Virdimura
- Autore: Simona Lo Iacono
- Genere: Romanzi e saggi storici
- Categoria: Narrativa Italiana
- Casa editrice: Guanda
- Anno di pubblicazione: 2024
Virdimura (Guanda, 2024) è il nuovo romanzo storico di Simona Lo Iacono, nata a Siracusa nel 1970, magistrato presso la corte d’appello di Catania, sezione minorile, dedicato alla figura di Virdimura (Catania, XIV Secolo) donna medico e chirurgo siciliana.
“Mi chiamo Virdimura, come il muschio verde che affiora tenace dalle pietre”.

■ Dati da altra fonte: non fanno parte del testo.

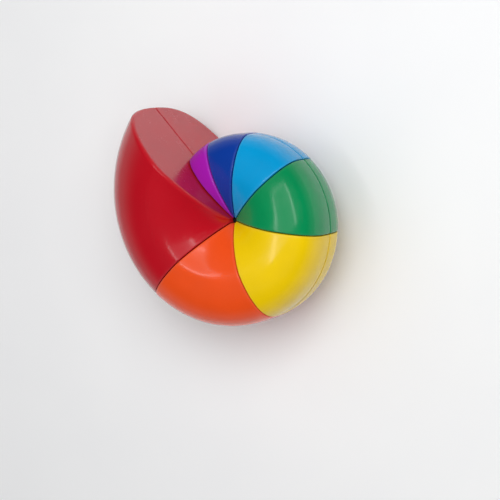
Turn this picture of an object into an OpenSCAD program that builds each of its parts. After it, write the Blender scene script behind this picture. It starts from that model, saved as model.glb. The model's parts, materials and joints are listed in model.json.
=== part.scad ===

Nella storia di tutti i tempi sono esistite donne dall’anima innovatrice e dallo sguardo lungo, che hanno saputo guardare oltre la loro epoca, e hanno fatto da apripista a tutte le altre che sono venute dopo. Se una di queste donne è stata Marianna Ciccone (Noto, 29 agosto 1891 - 29 marzo 1965), la cui vita è stata esplorata da Simona Lo Iacono nel bel romanzo La tigre di Noto (Neri Pozza. 2021), un’altra da annoverare è sicuramente Virdimura di Catania, di origine ebrea, la prima donna in età medievale ufficialmente autorizzata a esercitare la medicina, in un mondo ancora dominato dagli uomini.
Virdimura, figlia di un medico chirurgo, conoscitore delle erbe e dei progressi della scienza, orfana di madre dalla nascita, e moglie di Pasquale de Medico di Catania, fin da piccola aveva mostrato una grande passione verso la medicina, incrementata anche dal marito Pasquale, il quale le trasmise l’amore per l’arte medica.
La dottoressa Virdimura era molto stimata per la sua bravura e conoscenza della pratica medica, ma anche per aver alleggerito il lavoro dei medici cristiani, che non riuscivano a gestire tutte le richieste che pervenivano. Virdimura non aveva frequentato una Scuola Medica (a quel tempo gli ebrei non erano ammessi alle scuole mediche) ma, aiutando il padre e il marito, aveva appreso l’arte della medicina, come se si fosse formata in una scuola privata. Aveva, dunque, appreso conoscenze e competenze mediche tali da permetterle di operare ancora prima di ottenere la licenza ufficiale. La donna, non pienamente soddisfatta della sua posizione, volle essere riconosciuta ufficialmente come medico, poiché in quel periodo per poter esercitare occorreva l’autorizzazione di curare et praticare in scientia et arte medicina et fisice (curare ed esercitare nella scienza, nell’arte della medicina e in campo fisico). Il 7 novembre 1376, dopo aver superato la prova di abilitazione alla professione medica, fu proclamata a Catania “dutturissa” da una commissione di “augusti doctori”, inoltre pretese che il riconoscimento fosse rilasciato con una particolare clausola. La “dutturissa” chiedeva che la licenza la autorizzasse soprattutto a curare i più indigenti, i più deboli, i più tralasciati.
Oggi la certificazione, ovvero la “licenza a praticare l’arte della medicina inerente cure della psiche e del corpo, in massimo grado nei confronti dei poveri”, è custodita nell’Archivio di Stato di Palermo.
Da quel momento in poi le donne furono ufficialmente ammesse alla pratica dell’arte medica, come gli uomini, ed esercitarono non più soltanto le attività tipiche delle levatrici, ma anche la professione di chirurgo e di esperte in medicina generale.
La voce e l’opera meritoria di Virdimura, dimenticata nel corso dei secoli, ora torna fino a noi grazie a questo straordinario romanzo, ambientato sullo sfondo della Catania del XIV Secolo, ribollente di vita e minacciata dall’Etna, e il lettore non può che restare sedotto dalla vicenda umana di Virdimura, artefice del proprio destino.
“Ma una fimmina non puote essere dutturissa”.